First with the launch of LTSE, MEMX and maybe MIAX. MEMX will be interesting to watch because its owners make up the majority of current off-exchange (retail) trading (Chart 2). Will their exchange bring some of that liquidity to public markets where institutional investors can interact with it?
Secondly, proposals for asymmetric speed bumps will make counting depth more complex. A while ago the SEC rejected the CHX (Chicago) proposal on the grounds that it would not be an “actionable” quote, so would muddy the NBBO and best execution requirements. Last year Cboe applied for its own speed bump offering to at least make it an unprotected quote, similar to how Canada works. Then just last month, IEX announced they were going to apply their quote fade indicator (CQI) to their lit orders too.

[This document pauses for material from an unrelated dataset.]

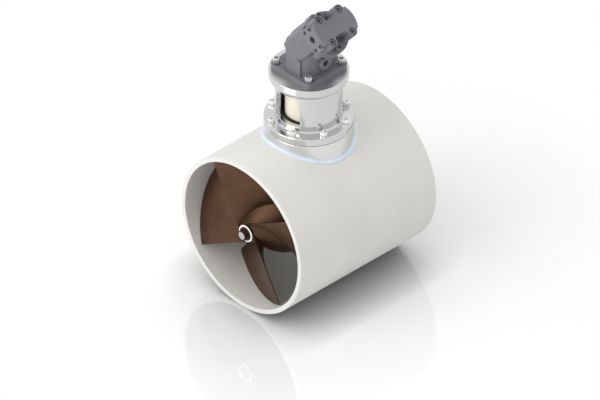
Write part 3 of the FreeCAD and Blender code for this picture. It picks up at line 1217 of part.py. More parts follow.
def main():
    front_bearing = (FRONT_BEARING_RADIUS, front_bearing_front(), BEARING_WIDTH, X_AXIS)
    rear_bearing = (REAR_BEARING_RADIUS, REAR_BEARING_FRONT, REAR_BEARING_WIDTH, X_AXIS)
    lower_bearing = (DRIVE_BEARING_RADIUS, LOWER_BEARING_BOTTOM, DRIVE_BEARING_WIDTH, Z_AXIS)
    upper_bearing = (DRIVE_BEARING_RADIUS, UPPER_BEARING_BOTTOM, DRIVE_BEARING_WIDTH, Z_AXIS)
    motor_bearing = (MOTOR_BEARING_RADIUS, motor_bearing_bottom(), MOTOR_BEARING_WIDTH, Z_AXIS)
    bearings = (("front", front_bearing, SEAL_JOURNAL_RADIUS), ("rear", rear_bearing, TAIL_JOURNAL_RADIUS),
                ("lower", lower_bearing, DRIVE_JOURNAL_RADIUS), ("upper", upper_bearing, DRIVE_JOURNAL_RADIUS),
                ("motor", motor_bearing, MOTOR_JOURNAL_RADIUS))
    for name, (radius, start, width, axis), bore in bearings:
        save(name + "_bearing_outer", bearing_outer(radius, start, width, axis))
        save(name + "_bearing_inner", bearing_inner(radius, bore, start, width, axis))

    save("tunnel_tube", make_tunnel())
    save("saddle_sealant", make_sealant())
    save("saddle_seat", make_seat())
    save("leg_screws", make_leg_screws())
    save("bell_gasket", make_bell_gasket())
    save("bell_housing", make_bell())
    save("bell_flange_screws", make_bell_screws())

    save("gear_leg", make_gear_leg())
    save("leg_gasket", make_leg_gasket())
    save("front_carrier", make_front_carrier())
    save("carrier_screws", make_carrier_screws())
    flange = POD_FRONT - CARRIER_FLANGE_THICKNESS
    save("propeller_seal", lip_seal(SEAL_RADIUS, SEAL_SLEEVE_RADIUS, flange, SEAL_WIDTH, X_AXIS))
    save("housing_o_rings", make_o_rings())
    save("tail_cap", make_tail_cap())
    save("tail_cap_screws", make_tail_screws())
    save("drain_plug", make_drain_plug())

    save("propeller_shaft", make_propeller_shaft())
    save("seal_sleeve", make_seal_sleeve())
    save("gear_spacer", make_gear_spacer())
    save("gear_key", gear_key_shape())
    save("bevel_gear", make_bevel_gear())
    save("rear_bearing_nut", make_rear_nut())
    save("propeller_key", propeller_key_shape())
    save("propeller", make_propeller())
    save("propeller_washer", make_propeller_washer())
    save("propeller_nut", make_propeller_nut())

    save("bearing_cartridge", make_cartridge())
    save("cartridge_screws", make_cartridge_screws())
    save("bearing_snap_ring", make_snap_ring())
    seal = lip_seal(DRIVE_BEARING_RADIUS, DRIVE_SHAFT_RADIUS, cartridge_top() - SEAL_WIDTH, SEAL_WIDTH, Z_AXIS)
    save("drive_seal", seal)
    save("drive_shaft", make_drive_shaft())
    save("bevel_pinion", make_bevel_pinion())
    save("pinion_key", pinion_key_shape())
    save("pinion_retainer", make_pinion_retainer())
    save("pinion_screw", make_pinion_screw())
    save("drive_spacer", make_drive_spacer())
    save("drive_shaft_nut", make_drive_nut())
    save("lower_coupling_hub", make_lower_hub())
    save("coupling_sleeve", make_sleeve())
    save("upper_coupling_hub", make_upper_hub())
    save("hub_keys", make_hub_keys())

    save("motor_shaft", make_motor_shaft())
    seal = lip_seal(MOTOR_SEAL_RADIUS, MOTOR_JOURNAL_RADIUS, motor_seal_bottom(), MOTOR_SEAL_WIDTH, Z_AXIS)
    save("motor_seal", seal)
    save("motor_housing", make_motor_housing())
    save("motor_end_cap", make_end_cap())
    save("motor_end_cap_screws", make_end_cap_screws())
    save("motor_mount_screws", make_motor_screws())
    save("motor_mount_washers", make_motor_washers())


main()
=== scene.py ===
import math

import bmesh
import bpy
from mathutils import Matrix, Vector


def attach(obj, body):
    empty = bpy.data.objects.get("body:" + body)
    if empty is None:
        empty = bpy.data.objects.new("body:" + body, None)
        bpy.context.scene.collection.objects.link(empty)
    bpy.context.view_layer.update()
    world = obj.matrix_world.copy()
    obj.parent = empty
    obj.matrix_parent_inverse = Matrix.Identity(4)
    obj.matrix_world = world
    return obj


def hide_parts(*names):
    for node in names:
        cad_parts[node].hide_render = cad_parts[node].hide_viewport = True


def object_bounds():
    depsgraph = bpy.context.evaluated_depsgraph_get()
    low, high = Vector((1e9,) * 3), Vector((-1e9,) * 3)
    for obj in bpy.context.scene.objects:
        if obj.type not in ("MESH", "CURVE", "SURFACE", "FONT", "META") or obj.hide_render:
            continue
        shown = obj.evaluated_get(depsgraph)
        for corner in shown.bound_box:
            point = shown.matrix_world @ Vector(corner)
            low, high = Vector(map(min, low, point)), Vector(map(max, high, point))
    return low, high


# Camera: the photograph's viewing angle, and where the frame's origin lies in its picture.
PICTURE = (600, 400)
AZIMUTH = math.radians(-44.09)
ELEVATION = math.radians(35.88)
ORIGIN_PIXEL = (308.95, 197.6)
PIXELS_PER_METRE = 404.7
CAMERA_DISTANCE = 6.0

# Studio floor, sizes in metres: polished board with a painted shadow that darkens it under the part; it
# fades to white far from it.
FLOOR_RADIUS = 5.0
FLOOR_CLEAR = 0.0004
FLOOR_FADE = (0.45, 0.95)
FLOOR_GREY = 0.91
FLOOR_GREY_UNSEEN = 0.86
FLOOR_POLISH = 0.14
FLOOR_POLISH_ROUGHNESS = 0.035
# Painted shadow: within this reach of the part the camera sees the board blend towards this dark grey, by
# this power.
CONTACT_REACH = 0.13
CONTACT_SHADOW_GREY = 0.22
CONTACT_POWER = 1.2

# Studio light: the white surround's strength in three places, and one soft lamp.
AIR_AT_HORIZON = 0.42
AIR_OVERHEAD = 1.24
MIRROR_LEVEL = 1.0
LAMP_SPOT = (-2.7, 0.5, 1.5)
LAMP_SIZE = 2.0
LAMP_POWER = 40.0
DIFFUSE_BOUNCES = 3

# Colours are linear. A pair is what a cloudy surface wanders between, the darker one first.
WHITE = (1, 1, 1, 1)
GELCOAT = ((0.700, 0.690, 0.652, 1), (0.742, 0.734, 0.700, 1))
GELCOAT_SPECK = (0.55, 0.54, 0.50, 1)
PROPELLER_BRONZE = ((0.086, 0.046, 0.028, 1), (0.114, 0.062, 0.037, 1))
# The nut's bronze is a darker copy of the propeller's: painted shade.
SHADED_NUT_BRONZE = ((0.045, 0.025, 0.016, 1), (0.075, 0.041, 0.026, 1))
LEG_BRONZE = ((0.105, 0.066, 0.040, 1), (0.150, 0.096, 0.060, 1))
# Lighter bronze edges: partly wear, partly a painted highlight.
BRONZE_EDGE_WEAR_AND_HIGHLIGHT = (0.30, 0.17, 0.10, 1)
MOTOR_GREY = ((0.150, 0.152, 0.170, 1), (0.178, 0.180, 0.200, 1))
# Lighter motor edges: partly worn paint, partly a painted highlight.
MOTOR_EDGE_WEAR_AND_HIGHLIGHT = (0.30, 0.30, 0.31, 1)
BELL_STEEL = (0.63, 0.63, 0.63, 1)
SEAT_STEEL = (0.73, 0.73, 0.725, 1)
GROUND_STEEL = (0.52, 0.52, 0.53, 1)
DRIVE_STEEL = (0.50, 0.50, 0.51, 1)
SEALANT_BLUE = (0.73, 0.83, 0.95, 1)
NYLON_CREAM = (0.90, 0.845, 0.70, 1)
ZINC_WHITE = (0.93, 0.915, 0.89, 1)
IRON_BLACK = (0.022, 0.022, 0.024, 1)
RUBBER_BLACK = (0.020, 0.020, 0.021, 1)
GASKET_GREY = (0.17, 0.18, 0.175, 1)

# Rays that look round each point for a near edge or a near piece.
EDGE_RAYS = 8
CONTACT_RAYS = 8

# Most of a noise lies in this range.
NOISE_RANGE = (0.3, 0.7)

# Edge wear and a painted edge highlight show in patches, where an edge's softened and flat normals part by
# these cosines.
EDGE_WEAR_AND_HIGHLIGHT_COSINES = (0.985, 0.85)
EDGE_WEAR_AND_HIGHLIGHT_PATCH = 0.006
EDGE_WEAR_AND_HIGHLIGHT_BREAKS = (0.38, 0.60)

# Above each height the bell's roughness changes by the second value: over its foot flange, then on its top.
BELL_BANDS = ((0.257, -0.02), (0.3945, 0.26))
BAND_BLUR = 0.0005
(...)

That would allow their lit orders to free-ride off the activity on other maker-taker markets and fade IEX quotes before sweep orders can hit the whole NBBO. It will be telling what the SEC approves and whether those quotes count for the NBBO and SIP revenues. Careful what you wish for though, as this will create actual “phantom liquidity.”
19. Rebates, PFOF and other incentives. Although
the courts will decide what happens to the Access Fee Pilot, a recent Yale op-ed
highlighted that there other incentives in the market that act in a similar
way. So banning rebates clearly won’t resolve routing conflicts or make markets
Instead data show it will most likely make the NBBO wider and shallower. Dark and grey markets will likely be the winners, investors and issuers may well be the losers. Sadly, 606 enhancements won’t help investors quantify what it’s costing them. Hopefully issuers don’t decide to stay private for even longer (#6).
It’s an election year
20. Volatility and volumes. Last but not least, 2020
is an election year in the U.S. That’s likely to add some volatility to
markets, as well as some uncertainty if polls are tight, as might impeachment,
Brexit, renewed trade wars and Middle East conflicts. That might lead to a
rebound from 2019’s relatively low volatility and volumes.
At a minimum, it should give us plenty to think about.